Awesome group of pens.


----------



## alanemorrison

That is a great reminder of a trip to the Holy Land, and olive is such a joy to turn ( and smell )
Your pens are first class Steve.
Alan


----------



## ed4copies

Title had me REAL worried!!!

Beautiful pens and thanks for choosing ExoticBlanks!!!


----------



## MRDucks2

Lol. I was looking for at least a 1/4” thick film on something. 


Sent from my iPhone using Penturners.org mobile app


----------



## WarEagle90

Wow, you've been busy, Steve.  Great looking pens.


----------



## Dalecamino

No wonder why we haven't heard much from you. Awesome pens. How was the trip?


----------



## OZturner

Incredible Display of Pens Steve.
Thoughtful Gift to your Traveling Companions,
Congratulations,
Brian.


----------



## Texas Taco

By the title I was wondering what kind of monstrosity I was going to see but wow, what an awesome group of pens.


----------



## bsshog40

Nice bunch!


----------



## SteveJ

Dalecamino said:


> No wonder why we haven't heard much from you. Awesome pens. How was the trip?

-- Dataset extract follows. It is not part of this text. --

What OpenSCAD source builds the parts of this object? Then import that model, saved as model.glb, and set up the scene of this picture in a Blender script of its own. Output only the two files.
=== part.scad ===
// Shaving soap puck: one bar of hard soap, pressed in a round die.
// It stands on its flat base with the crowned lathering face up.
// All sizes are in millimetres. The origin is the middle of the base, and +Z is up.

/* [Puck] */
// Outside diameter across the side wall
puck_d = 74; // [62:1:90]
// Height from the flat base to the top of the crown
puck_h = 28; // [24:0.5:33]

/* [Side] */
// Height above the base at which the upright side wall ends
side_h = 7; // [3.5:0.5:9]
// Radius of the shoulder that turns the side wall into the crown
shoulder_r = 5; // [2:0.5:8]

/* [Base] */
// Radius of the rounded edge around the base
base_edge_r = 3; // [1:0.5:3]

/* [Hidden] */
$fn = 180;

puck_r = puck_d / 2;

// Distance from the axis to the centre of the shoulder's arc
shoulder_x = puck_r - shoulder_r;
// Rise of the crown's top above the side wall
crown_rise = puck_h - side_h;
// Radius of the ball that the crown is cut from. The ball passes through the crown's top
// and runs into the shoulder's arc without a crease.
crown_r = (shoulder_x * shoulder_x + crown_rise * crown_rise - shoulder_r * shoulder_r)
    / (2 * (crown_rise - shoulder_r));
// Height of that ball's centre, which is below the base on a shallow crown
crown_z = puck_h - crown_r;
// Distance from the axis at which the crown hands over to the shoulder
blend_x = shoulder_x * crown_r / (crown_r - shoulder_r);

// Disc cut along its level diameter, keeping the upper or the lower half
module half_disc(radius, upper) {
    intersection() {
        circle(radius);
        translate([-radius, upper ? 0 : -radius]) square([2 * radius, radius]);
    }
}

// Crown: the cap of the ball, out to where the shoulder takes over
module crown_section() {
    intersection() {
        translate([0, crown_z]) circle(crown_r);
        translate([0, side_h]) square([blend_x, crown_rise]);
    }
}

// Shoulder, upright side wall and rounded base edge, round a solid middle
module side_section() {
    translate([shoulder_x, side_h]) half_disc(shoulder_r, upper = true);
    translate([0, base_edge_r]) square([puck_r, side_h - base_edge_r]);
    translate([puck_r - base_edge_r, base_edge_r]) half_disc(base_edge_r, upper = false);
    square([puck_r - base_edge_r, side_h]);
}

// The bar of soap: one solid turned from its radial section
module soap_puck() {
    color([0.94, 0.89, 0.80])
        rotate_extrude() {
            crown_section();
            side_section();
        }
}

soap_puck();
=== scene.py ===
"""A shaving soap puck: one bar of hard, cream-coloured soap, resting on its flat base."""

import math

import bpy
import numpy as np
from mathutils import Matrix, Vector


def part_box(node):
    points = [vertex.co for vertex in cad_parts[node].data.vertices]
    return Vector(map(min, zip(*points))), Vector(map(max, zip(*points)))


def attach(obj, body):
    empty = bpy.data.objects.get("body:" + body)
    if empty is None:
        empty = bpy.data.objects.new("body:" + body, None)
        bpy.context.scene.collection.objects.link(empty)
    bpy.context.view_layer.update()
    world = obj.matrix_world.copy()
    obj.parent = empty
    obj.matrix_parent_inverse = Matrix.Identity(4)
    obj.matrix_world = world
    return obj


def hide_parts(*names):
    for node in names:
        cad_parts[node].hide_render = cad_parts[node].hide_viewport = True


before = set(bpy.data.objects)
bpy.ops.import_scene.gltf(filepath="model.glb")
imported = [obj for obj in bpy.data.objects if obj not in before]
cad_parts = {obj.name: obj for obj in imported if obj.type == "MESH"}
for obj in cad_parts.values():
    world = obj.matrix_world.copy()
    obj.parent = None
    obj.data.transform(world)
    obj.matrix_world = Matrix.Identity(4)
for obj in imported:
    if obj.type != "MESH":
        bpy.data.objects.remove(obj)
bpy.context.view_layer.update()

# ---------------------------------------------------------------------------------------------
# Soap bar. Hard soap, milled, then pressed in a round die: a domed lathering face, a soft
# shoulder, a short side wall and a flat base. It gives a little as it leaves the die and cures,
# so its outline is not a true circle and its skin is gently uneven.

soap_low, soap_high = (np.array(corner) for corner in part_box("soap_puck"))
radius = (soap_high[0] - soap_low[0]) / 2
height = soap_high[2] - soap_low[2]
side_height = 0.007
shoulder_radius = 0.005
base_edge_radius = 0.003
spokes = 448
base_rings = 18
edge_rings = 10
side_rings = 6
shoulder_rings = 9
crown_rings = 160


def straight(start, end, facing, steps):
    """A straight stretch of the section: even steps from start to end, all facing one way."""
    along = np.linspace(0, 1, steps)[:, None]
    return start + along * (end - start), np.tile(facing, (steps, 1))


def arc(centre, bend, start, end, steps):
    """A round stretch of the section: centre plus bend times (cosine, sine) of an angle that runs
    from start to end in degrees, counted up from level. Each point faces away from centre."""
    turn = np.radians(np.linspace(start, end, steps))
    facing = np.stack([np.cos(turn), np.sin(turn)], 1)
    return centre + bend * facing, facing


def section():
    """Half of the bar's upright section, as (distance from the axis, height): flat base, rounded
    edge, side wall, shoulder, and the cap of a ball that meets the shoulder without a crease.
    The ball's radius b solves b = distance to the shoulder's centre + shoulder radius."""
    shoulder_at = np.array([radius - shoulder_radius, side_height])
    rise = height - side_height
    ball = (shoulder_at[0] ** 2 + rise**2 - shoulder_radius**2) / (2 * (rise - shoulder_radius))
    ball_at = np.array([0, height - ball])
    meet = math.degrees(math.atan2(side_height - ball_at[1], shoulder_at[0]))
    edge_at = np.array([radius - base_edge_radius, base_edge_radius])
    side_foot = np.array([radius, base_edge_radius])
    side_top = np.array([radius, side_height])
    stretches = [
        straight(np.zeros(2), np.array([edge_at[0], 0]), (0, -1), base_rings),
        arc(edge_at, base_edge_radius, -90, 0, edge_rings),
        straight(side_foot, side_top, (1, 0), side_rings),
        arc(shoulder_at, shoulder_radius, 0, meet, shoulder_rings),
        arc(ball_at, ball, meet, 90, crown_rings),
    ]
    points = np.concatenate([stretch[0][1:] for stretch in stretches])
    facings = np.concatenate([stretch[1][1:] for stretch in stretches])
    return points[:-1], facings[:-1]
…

The trip was fantastic.  After 24 years serving my congregation they made the trip a part of my sabbatical.  My son is also a pastor and his church sent him on the trip as well making it that much more enjoyable.  Israel is so much smaller than we are used to here in the states.  The Sea of Galilee is smaller than you would expect - you can easily see across it from Tiberias to the Golan Heights.  I can't imagine walking across it though 

One  highlight for me was reading the Beatitudes to our group while standing on the Mount of Beatitudes, near the spot where Jesus originally gave the sermon on the mount.  So many amazing experiences and history.  I am so thankful for those from my congregation that donated to make it possible.  Thanks for asking.

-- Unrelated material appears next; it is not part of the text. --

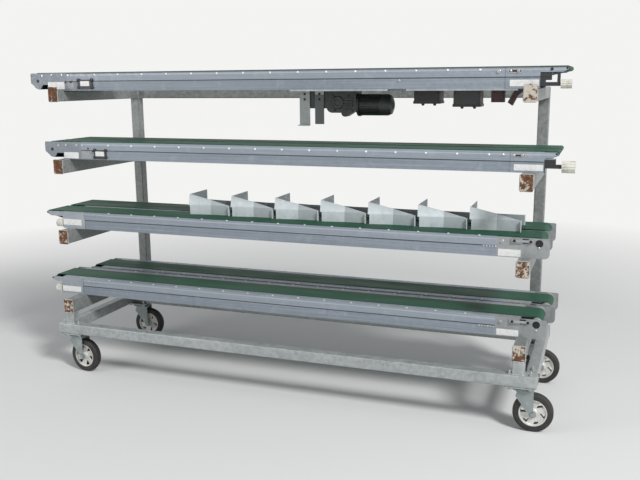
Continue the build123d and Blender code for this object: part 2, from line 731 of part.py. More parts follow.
# Castors
pad_z = rail_bottom - castor_pad_t
plate_z = pad_z - castor_plate[2]
crown_top = plate_z - race_h - swivel_gap


def castor_plane(row, z):
    """Plane on one swivel axis at height z, its x along the trail."""
    name, x, y, angle = row
    turn = Vector(cos(radians(angle)), sin(radians(angle)), 0)
    return Plane(origin=(arms_x + x, arms_y + y, z), x_dir=turn, z_dir=(0, 0, 1))


def wheel_plane(row, sideways=0):
    """Plane through the wheel's middle, its normal along the axle."""
    base = castor_plane(row, wheel_r)
    across = Vector(0, 0, 1).cross(base.x_dir)
    origin = base.origin + base.x_dir * trail + across * sideways
    return Plane(origin=origin, x_dir=base.x_dir, z_dir=-across)


def axle_view(row):
    """Plane that holds the axle: its x runs up from it and its y along it."""
    wheel = wheel_plane(row)
    return Plane(origin=wheel.origin, x_dir=(0, 0, 1), z_dir=Vector(0, 0, 1).cross(wheel.z_dir))


def turned(row, points):
    """Revolve a half profile of (radius, place along the axle) points around the axle."""
    view = axle_view(row)
    with BuildSketch(view) as profile:
        with BuildLine():
            Polyline(*points, close=True)
        make_face()
    revolve(profile.sketch, axis=Axis(view.origin, view.y_dir))


with BuildPart() as castor_pads:
    for name, x, y, angle in castor_rows:
        with BuildSketch(Plane.XY.offset(pad_z)) as pad:
            with Locations((arms_x + x, arms_y + y + (pad_back - pad_front) / 2)):
                Rectangle(2 * pad_half, pad_front + pad_back)
            chamfer(pad.vertices(), pad_bevel)
        extrude(pad.sketch, amount=castor_pad_t)
save(castor_pads, "castor_pads")

with BuildPart() as castor_plates:
    for row in castor_rows:
        name, x, y, angle = row
        level = Plane(origin=(arms_x + x, arms_y + y, plate_z))
        with BuildSketch(level) as plate:
            Rectangle(castor_plate[0], castor_plate[1])
            chamfer(plate.vertices(), plate_corner)
        extrude(plate.sketch, amount=castor_plate[2])
        with BuildSketch(level) as race:
            Circle(race_r)
        extrude(race.sketch, amount=-race_h)
        with BuildSketch(level.offset(-race_h)) as pin:
            Circle(kingpin_r)
        extrude(pin.sketch, amount=-(crown_t + 2 * swivel_gap))
        with BuildSketch(level.offset(-race_h - crown_t - 2 * swivel_gap)) as nut:
            RegularPolygon(nut_r, 6)
        extrude(nut.sketch, amount=-nut_h)
save(castor_plates, "castor_plates")

for row in castor_rows:
    name = row[0]
    # Fork: a channel bent from one sheet, cut to the outline of its legs, with a round crown
    with BuildPart() as fork:
        crown = castor_plane(row, crown_top)
        channel_h = crown_top
        channel_plane = Plane(origin=crown.origin + crown.x_dir * (leg_back - leg_bulge),
                              x_dir=crown.y_dir, z_dir=crown.x_dir)
        with BuildSketch(channel_plane) as channel:
            with Locations((0, -channel_h / 2)):
                RectangleRounded(fork_gap + 2 * leg_t, channel_h, bend_r)
            with Locations((0, -crown_t - channel_h / 2)):
                Rectangle(fork_gap, channel_h, mode=Mode.SUBTRACT)
        extrude(channel.sketch, amount=leg_front - leg_back + leg_bulge)
        top = crown_top - wheel_r
        with BuildSketch(wheel_plane(row)) as leg:
            Circle(leg_end_r)
            with BuildLine():
                Polyline((leg_end_r, 0), (leg_front - trail, top - leg_bulge_down),
                         (leg_front - trail, top), (leg_back - trail, top),
                         (leg_back - trail - leg_bulge, top - leg_bulge_down),
                         (-leg_end_r, 0), close=True)
            make_face()
        extrude(leg.sketch, amount=fork_gap, both=True, mode=Mode.INTERSECT)
        with BuildSketch(castor_plane(row, crown_top - crown_t)) as disc:
            Circle(crown_r)
        extrude(disc.sketch, amount=crown_t)
        with BuildSketch(wheel_plane(row)) as bolt:
            Circle(axle_r)
        extrude(bolt.sketch, amount=fork_gap / 2 + leg_t, both=True)
        for side in (-1, 1):
            with BuildSketch(wheel_plane(row, side * (fork_gap / 2 + leg_t))) as head:
                RegularPolygon(nut_r, 6)
            extrude(head.sketch, amount=-side * nut_h)
        with BuildSketch(castor_plane(row, crown_top)) as hole:
            Circle(kingpin_r + swivel_gap)
        extrude(hole.sketch, amount=-crown_t, mode=Mode.SUBTRACT)
    save(fork, "fork_" + name)

    # Wheel: hub, disc with slots and rim turned from one profile
    with BuildPart() as rim:
        hub_half = fork_gap / 2 - seat
        turned(row, ((hub_bore, -hub_half), (hub_r, -hub_half), (hub_r, -web_t / 2),
                     (rim_inner_r, -web_t / 2), (rim_inner_r, -rim_w / 2), (rim_r - seat, -rim_w / 2),
                     (rim_r - seat, rim_w / 2), (rim_inner_r, rim_w / 2), (rim_inner_r, web_t / 2),
                     (hub_r, web_t / 2), (hub_r, hub_half), (hub_bore, hub_half)))
        with BuildSketch(wheel_plane(row)) as openings:
            with PolarLocations(rim_inner_r - slot_in - slot_l / 2, slots):
                Rectangle(slot_l, slot_w)
            chamfer(openings.vertices(), slot_w / 4)
        extrude(openings.sketch, amount=web_t, both=True, mode=Mode.SUBTRACT)
    save(rim, "rim_" + name)

    with BuildPart() as tyre:
        turned(row, ((rim_r, -wheel_w / 2), (shoulder_r, -shoulder_w / 2), (wheel_r, -tread_w / 2),
                     (wheel_r, tread_w / 2), (shoulder_r, shoulder_w / 2), (rim_r, wheel_w / 2)))
    save(tyre, "tyre_" + name)
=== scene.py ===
import bpy
import json
import bmesh
from math import cos, pi, radians, sin
from mathutils import Matrix, Vector
from random import Random

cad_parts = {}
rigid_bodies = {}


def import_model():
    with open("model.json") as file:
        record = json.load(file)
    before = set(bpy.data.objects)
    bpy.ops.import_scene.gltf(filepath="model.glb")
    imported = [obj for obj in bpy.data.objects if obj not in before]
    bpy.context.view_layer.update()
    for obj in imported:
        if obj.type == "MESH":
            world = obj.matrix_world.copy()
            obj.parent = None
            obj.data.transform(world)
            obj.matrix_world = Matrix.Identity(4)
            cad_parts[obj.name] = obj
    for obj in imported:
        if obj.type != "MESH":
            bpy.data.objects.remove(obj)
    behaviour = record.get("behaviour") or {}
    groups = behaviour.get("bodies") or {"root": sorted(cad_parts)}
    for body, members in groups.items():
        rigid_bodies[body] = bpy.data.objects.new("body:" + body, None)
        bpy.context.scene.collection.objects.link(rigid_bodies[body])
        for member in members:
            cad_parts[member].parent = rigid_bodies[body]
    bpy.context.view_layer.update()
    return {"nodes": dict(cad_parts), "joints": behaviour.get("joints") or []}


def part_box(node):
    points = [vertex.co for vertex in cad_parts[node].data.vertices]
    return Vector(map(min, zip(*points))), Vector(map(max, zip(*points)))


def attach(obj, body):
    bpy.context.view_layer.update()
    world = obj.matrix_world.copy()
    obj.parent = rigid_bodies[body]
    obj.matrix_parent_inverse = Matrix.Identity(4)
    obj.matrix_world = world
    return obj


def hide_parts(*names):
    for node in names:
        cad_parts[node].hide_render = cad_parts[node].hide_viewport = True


# Wheeled rack with four tiers of flat belt conveyors, dressed for rendering. Metres.
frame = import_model()
nodes = frame["nodes"]

# Camera of the photograph's view: place in metres, angles in degrees, lens and sensor in millimetres
camera_at = (1.671, -4.185, 1.731)
camera_angles = (78.504, 0.498, 19.997)
camera_lens = 43.99
camera_sensor = 36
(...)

Also, since I am on sabbatical, I am spending most of the four months (which began after Easter) away from home as I travel to see family.  I'm off to Minnesota next week, so I may not be on much again until September when I return from the time off.


----------



## johncrane

Awesome well done


----------



## cozee

GluBoost is great! So is Ed and Dawn!


----------



## mark james

Wonderful set Steve.  I'm not sure I'd enjoy doing that many pens in a week, but your results are very nice.  I'm saving your process on using Glu Boost.  I bought some at the last MPG and have not had the opportunity to use it yet.


----------



## SteveJ

mark james said:


> Wonderful set Steve.  I'm not sure I'd enjoy doing that many pens in a week, but your results are very nice.  I'm saving your process on using Glu Boost.  I bought some at the last MPG and have not had the opportunity to use it yet.

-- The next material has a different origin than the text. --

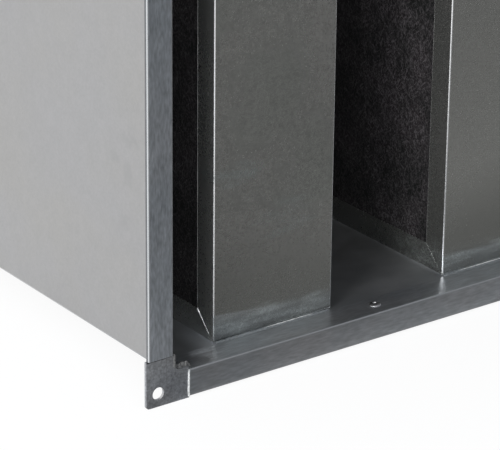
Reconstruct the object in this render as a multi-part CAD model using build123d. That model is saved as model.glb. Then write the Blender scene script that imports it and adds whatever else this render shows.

Just remember, blue first, then orange.


----------



## Woodchipper

SteveJ said:


> I can't imagine walking across it though


Oh, ye of little faith!  Haven't been there and, FWIW, not on my list.


----------



## ramaroodle

Very nice.  Just as an aside I found that with Gluboost I can skip the micromesh and use rubbing compound instead then buff.


----------